Anatomy of the Prototype
The device, engineered in collaboration with the University of Melbourne and RMIT, is a microscopic “sandwich” of organic materials.
- Organic Microcavity: A multi-layered structure that traps light in highly specific ways.
- Wireless Charging: The battery is “fueled” by a targeted laser, which places the internal molecules into a state of high-energy quantum superposition.
- Extraction Layer: The critical 2026 addition is a new integrated layer that converts the stored quantum energy back into a usable electrical current.
Performance Benchmarks: The “Six Orders” Rule
Using advanced ultrafast spectroscopy, the team confirmed that the prototype is exceptionally efficient at holding its “charge” relative to its intake speed.
| Metric | Measurement | Context |
| Charging Time | Femtoseconds | Quadrillionths of a second. |
| Storage Time | Nanoseconds | Billionths of a second. |
| Retention Ratio | $10^6$ (Six Orders) | 1 min charge = ~2 years of storage (proportional). |
| Current Capacity | ~Few Billion Electron Volts | Enough to power single quantum gates/qubits. |
The Road to Your Smartphone
While the breakthrough is monumental, Dr. James Quach, the study’s lead author, emphasizes that we are still in the “Wright Brothers” era of this technology.
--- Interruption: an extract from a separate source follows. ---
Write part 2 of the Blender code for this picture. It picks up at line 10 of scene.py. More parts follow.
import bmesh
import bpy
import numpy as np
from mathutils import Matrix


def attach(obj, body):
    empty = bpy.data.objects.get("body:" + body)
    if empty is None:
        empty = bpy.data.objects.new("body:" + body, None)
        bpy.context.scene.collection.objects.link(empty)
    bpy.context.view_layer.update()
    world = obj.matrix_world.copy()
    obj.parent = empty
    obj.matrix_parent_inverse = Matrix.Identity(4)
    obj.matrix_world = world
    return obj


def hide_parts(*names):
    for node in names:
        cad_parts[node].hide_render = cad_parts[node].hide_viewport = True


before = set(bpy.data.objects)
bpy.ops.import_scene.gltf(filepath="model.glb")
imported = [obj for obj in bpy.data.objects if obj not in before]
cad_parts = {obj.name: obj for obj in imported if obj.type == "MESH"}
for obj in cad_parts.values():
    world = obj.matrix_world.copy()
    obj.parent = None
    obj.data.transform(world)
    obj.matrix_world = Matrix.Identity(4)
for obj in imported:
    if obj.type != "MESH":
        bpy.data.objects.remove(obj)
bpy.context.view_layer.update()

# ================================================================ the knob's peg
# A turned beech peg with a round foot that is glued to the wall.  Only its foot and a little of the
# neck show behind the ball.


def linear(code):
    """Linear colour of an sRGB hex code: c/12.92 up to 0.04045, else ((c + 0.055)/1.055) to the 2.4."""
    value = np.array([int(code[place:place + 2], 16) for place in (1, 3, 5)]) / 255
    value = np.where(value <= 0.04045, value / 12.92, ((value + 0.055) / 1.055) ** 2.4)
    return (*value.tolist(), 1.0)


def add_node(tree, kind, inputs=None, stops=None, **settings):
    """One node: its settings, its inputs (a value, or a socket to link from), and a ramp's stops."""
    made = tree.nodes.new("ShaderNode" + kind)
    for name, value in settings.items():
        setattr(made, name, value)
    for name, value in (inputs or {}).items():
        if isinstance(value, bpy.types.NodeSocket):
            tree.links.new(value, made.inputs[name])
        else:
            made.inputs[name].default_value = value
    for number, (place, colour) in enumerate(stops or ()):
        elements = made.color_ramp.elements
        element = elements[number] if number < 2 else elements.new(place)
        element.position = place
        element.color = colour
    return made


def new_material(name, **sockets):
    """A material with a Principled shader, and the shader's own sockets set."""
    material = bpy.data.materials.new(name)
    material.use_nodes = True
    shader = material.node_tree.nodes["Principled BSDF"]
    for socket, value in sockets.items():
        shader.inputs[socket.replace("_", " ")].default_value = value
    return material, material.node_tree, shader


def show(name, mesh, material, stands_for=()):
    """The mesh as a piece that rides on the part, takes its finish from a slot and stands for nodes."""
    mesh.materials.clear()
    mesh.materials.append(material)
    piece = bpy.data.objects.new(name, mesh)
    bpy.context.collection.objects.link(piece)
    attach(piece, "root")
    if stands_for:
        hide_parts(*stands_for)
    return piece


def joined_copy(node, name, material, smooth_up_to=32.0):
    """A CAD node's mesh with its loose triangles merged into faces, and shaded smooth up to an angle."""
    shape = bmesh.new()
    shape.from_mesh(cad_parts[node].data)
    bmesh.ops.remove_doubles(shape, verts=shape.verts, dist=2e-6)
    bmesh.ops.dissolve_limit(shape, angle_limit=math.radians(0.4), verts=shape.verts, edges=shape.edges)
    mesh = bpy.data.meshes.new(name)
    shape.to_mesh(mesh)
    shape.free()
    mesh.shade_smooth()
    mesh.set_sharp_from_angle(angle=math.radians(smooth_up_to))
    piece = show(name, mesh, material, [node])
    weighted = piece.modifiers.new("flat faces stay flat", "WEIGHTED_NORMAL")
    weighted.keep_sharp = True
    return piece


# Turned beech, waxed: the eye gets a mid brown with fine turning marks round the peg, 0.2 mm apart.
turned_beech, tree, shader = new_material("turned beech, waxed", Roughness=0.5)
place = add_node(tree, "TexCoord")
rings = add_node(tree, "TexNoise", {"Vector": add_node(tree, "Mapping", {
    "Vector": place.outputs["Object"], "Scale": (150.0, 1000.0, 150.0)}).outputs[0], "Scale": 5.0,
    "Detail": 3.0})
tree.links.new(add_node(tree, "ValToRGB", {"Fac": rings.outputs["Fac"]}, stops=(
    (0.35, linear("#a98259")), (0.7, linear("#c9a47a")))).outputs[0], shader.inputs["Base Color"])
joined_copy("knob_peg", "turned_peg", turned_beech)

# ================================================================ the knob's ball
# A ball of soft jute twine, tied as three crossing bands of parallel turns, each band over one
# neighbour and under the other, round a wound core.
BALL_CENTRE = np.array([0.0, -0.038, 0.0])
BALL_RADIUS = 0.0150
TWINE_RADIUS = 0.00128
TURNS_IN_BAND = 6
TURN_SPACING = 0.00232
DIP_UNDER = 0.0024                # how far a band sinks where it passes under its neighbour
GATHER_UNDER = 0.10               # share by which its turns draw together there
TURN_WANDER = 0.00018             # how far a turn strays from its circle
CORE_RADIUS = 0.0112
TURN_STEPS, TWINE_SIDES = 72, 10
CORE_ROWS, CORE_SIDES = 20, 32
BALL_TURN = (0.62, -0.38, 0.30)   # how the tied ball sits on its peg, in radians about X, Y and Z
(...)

- Current Limitation: The energy capacity is currently too small to power even a basic LED, and the “nanosecond” storage time—while long in quantum terms—is too short for daily use.
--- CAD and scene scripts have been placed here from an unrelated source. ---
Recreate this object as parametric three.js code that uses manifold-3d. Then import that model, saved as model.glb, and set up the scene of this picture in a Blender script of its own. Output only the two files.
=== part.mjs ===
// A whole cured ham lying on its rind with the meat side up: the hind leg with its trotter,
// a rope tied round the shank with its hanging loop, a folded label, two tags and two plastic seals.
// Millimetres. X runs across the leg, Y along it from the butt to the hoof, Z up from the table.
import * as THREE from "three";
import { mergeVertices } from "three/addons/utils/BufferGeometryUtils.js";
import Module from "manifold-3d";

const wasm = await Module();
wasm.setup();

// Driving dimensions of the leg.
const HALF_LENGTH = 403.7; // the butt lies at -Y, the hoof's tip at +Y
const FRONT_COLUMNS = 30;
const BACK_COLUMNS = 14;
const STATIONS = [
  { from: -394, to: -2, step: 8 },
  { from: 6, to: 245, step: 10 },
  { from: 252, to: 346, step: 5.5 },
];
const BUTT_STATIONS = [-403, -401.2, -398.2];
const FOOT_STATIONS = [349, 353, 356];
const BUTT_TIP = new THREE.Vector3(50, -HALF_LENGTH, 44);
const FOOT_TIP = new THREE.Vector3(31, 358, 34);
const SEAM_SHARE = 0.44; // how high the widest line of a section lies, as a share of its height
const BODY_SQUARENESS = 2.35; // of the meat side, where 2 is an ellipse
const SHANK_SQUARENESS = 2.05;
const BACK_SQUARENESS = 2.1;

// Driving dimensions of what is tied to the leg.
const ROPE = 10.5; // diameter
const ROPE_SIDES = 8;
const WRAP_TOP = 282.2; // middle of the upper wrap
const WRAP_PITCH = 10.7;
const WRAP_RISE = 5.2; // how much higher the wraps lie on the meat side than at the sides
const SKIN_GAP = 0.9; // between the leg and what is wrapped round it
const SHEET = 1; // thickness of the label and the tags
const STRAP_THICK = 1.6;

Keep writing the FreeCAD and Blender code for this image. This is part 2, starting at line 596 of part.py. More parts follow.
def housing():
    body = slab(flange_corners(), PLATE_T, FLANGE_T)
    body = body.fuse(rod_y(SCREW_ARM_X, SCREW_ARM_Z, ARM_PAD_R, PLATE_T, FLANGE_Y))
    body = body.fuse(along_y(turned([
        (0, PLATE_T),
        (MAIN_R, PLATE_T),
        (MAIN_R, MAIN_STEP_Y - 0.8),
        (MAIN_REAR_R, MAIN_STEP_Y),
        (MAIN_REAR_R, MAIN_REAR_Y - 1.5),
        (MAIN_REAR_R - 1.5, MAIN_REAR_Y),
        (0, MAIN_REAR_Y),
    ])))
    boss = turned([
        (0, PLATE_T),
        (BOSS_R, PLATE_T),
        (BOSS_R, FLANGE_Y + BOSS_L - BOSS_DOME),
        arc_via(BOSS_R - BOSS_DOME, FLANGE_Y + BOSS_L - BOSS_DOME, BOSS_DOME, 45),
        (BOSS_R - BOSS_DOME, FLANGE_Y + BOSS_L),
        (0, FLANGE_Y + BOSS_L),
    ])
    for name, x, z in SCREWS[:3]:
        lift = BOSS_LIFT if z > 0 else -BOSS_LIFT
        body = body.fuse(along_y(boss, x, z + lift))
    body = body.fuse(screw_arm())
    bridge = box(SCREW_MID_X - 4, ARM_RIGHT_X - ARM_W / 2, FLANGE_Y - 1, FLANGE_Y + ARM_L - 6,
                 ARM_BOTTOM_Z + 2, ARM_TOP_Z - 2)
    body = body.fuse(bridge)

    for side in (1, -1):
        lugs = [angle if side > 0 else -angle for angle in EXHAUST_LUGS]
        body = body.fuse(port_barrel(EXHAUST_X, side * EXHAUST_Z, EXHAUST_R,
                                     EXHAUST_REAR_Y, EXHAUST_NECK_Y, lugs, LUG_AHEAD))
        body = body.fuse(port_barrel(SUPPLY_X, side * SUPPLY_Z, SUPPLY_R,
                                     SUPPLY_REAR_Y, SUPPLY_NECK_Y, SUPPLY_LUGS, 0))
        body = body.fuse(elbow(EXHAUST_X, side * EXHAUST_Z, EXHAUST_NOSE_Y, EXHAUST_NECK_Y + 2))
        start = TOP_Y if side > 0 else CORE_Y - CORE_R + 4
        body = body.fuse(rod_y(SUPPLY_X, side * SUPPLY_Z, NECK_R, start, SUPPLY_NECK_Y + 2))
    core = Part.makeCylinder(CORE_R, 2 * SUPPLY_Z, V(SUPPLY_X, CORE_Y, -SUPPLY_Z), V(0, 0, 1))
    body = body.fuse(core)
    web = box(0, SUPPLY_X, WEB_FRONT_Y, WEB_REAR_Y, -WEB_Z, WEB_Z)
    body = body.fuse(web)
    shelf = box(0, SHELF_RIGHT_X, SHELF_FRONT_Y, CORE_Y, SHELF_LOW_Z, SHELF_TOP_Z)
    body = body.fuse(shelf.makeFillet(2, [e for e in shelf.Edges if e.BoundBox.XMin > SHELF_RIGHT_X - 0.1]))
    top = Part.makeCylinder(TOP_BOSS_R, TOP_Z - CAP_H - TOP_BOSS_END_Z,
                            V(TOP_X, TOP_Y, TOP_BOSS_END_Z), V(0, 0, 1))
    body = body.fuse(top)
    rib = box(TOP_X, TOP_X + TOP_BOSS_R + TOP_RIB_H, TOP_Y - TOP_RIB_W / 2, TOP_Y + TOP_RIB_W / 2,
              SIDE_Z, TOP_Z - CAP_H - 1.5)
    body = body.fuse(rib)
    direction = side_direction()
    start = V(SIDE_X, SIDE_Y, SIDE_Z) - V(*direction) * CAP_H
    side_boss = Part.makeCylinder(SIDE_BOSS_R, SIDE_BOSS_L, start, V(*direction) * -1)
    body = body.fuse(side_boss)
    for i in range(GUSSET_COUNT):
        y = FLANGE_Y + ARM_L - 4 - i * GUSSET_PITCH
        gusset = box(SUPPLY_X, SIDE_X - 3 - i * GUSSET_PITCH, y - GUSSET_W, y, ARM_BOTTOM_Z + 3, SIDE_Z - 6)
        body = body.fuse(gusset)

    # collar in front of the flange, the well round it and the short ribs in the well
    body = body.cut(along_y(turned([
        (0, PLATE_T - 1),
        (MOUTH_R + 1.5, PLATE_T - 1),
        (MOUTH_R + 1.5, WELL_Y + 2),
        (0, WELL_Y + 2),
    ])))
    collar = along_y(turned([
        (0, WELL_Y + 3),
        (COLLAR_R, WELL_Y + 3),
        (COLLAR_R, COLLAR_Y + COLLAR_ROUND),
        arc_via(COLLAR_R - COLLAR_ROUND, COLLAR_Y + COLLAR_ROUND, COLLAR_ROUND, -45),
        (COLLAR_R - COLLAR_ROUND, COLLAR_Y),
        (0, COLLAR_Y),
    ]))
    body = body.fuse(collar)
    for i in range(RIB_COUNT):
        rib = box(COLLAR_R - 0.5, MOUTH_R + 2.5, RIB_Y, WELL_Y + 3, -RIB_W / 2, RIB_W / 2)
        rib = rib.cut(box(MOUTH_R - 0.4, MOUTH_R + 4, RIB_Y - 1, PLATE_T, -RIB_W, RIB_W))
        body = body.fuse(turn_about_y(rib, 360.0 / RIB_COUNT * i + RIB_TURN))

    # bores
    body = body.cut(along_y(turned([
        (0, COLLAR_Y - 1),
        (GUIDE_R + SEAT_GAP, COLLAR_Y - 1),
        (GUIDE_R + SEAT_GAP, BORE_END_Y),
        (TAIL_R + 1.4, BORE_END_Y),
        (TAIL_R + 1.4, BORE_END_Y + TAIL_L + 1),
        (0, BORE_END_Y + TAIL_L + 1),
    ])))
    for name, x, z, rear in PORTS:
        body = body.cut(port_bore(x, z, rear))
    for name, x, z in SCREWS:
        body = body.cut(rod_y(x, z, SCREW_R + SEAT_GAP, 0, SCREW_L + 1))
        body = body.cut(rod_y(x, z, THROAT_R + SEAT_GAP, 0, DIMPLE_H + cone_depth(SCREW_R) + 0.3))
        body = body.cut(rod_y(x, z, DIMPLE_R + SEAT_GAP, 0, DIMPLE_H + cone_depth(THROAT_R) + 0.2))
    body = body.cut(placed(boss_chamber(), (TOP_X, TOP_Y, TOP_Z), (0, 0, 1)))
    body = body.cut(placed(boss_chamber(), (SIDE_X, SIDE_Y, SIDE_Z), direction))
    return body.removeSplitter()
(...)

- Immediate Application: The first real-world use case will likely be inside quantum computers, providing local, “coherent” power to qubits to reduce heat and external wiring.
- Future Vision: Future iterations could enable long-distance wireless charging for drones in flight or EVs that recharge while driving over specialized laser-induction strips.
“Our findings confirm a fundamental effect that is completely counterintuitive,” said Dr. Quach. “This validates decades of theory and lays the groundwork for next-gen energy solutions that operate at room temperature.”